I think about Christopher a lot, and it was very emotional to visit his final location. I think he strikes a chord with me as I was 18 when I went to RMC, and if the fall of first year that I spent running around Fort Henry was 30 odd years earlier, that could easily have been me slogging through the flooded polders.
Aftermath
For those who fought it, the Scheldt is usually considered the worst of what were always bad experiences. In the face of that, many responded by carefully secreting their memories into parts of the mind that need never be visited. “Think I just blacked it out of my mind ever since because it was one of the worst encounters I’d ever seen,” one veteran said. Many others put the same thought only slightly less succinctly. “We were wet, always wet, always cold. The shelling never let up; the fighting just went on day after day without let up. I thought it’d never end,” remembered another. The wet, they all remember that. Days and nights spent in mud; uniforms perpetually soaked through. And more than one mentions the brutality of the fighting. How up close and personal the combat was. More men killed or wounded by gunshot and grenades thrown at close range than normal. A drenched battlefield that they came to think of as hell.

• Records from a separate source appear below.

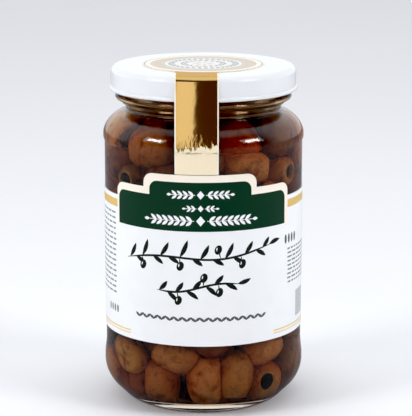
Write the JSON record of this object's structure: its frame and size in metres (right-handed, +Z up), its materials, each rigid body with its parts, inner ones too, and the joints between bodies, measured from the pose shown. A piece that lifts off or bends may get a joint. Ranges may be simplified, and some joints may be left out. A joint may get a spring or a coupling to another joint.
{
  "type": "jar of olives",
  "caption": "Round clear glass jar of pitted brown olives in oil, with a white twist-off lid, a stepped wrap-around paper label and a gold foil seal strip.",
  "frame": {"origin": "centre of the jar's foot ring, on the surface that the jar stands on", "axes": "+Z up along the jar's axis, -Y towards the front, where the label's tab and the seal strip are"},
  "size_m": [0.071, 0.0711, 0.1195],
  "materials": {
    "glass": "polished",
    "contents": "gloss",
    "lid": "gloss",
    "label": "satin",
    "foil": "polished"
  },
  "bodies": {
    "root": {"jar": "glass", "oil": "contents", "lid": "lid", "label": "label", "seal": "foil"}
  },
  "joints": []
}
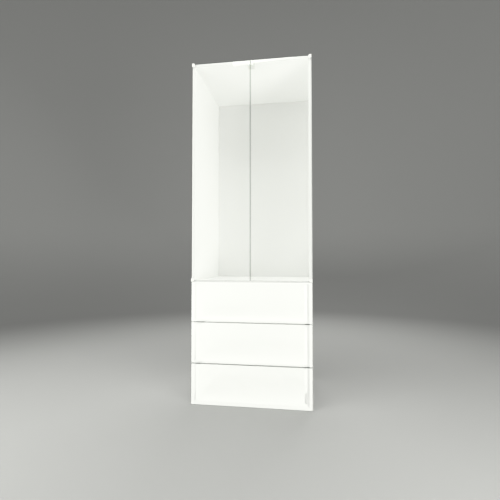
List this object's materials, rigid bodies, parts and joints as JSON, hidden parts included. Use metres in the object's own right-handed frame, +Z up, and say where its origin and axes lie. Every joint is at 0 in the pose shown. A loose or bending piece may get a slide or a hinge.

The Battle of the Scheldt has been described by historians as unnecessarily difficult, as it could have been cleared earlier and more easily had the Allies given it a higher priority than Operation Market Garden. American historian Charles B. MacDonald called the failure to immediately take the Scheldt "[o]ne of the greatest tactical mistakes of the war." Because of the flawed strategic choices made by the Allies in early September 1944, the battle became one of the longest and bloodiest that the Canadian army faced over the course of the Second World War. The documentary Against All Odds produced by the War Amps presented by an Officer of the Winnipeg Rifles makes this case very strongly.
An excellent summary of the Battle of the Scheldt is contained in a 15 minute video sponsored by the Canadian Legion and narrated by Colbie Smulders of How I Met Your Mother fame.
The number of prisoners taken on First Canadian Army front during this phase of the operations from 1 Oct-8 Nov was 38,820.
British and Allied casualties were reported by Lt-General Simonds as 703 officers and 12,170 other ranks, killed, wounded and missing. Of these, 355 officers and 6,012 Other ranks were Canadians.
Once again very interesting information. Thank you for adding the information about my cousin Christopher Cadeau. It’s hard to believe that I was only 6 months old when he died, I’m 80yrs old now but finding all the info about him when working on the family tree and the info you have provided makes it very real and sad because he was so very young.
Kathy Peacock
I think of you often when I read these reports and being of enlistment age when you went to RMC.
There were such difficult conditions for anyone to even move around, let alone fight in a battle and no where to go for a rest except a slit trench filled with mud and water.
I think the Buffaloes could better have been called Water Buffalo.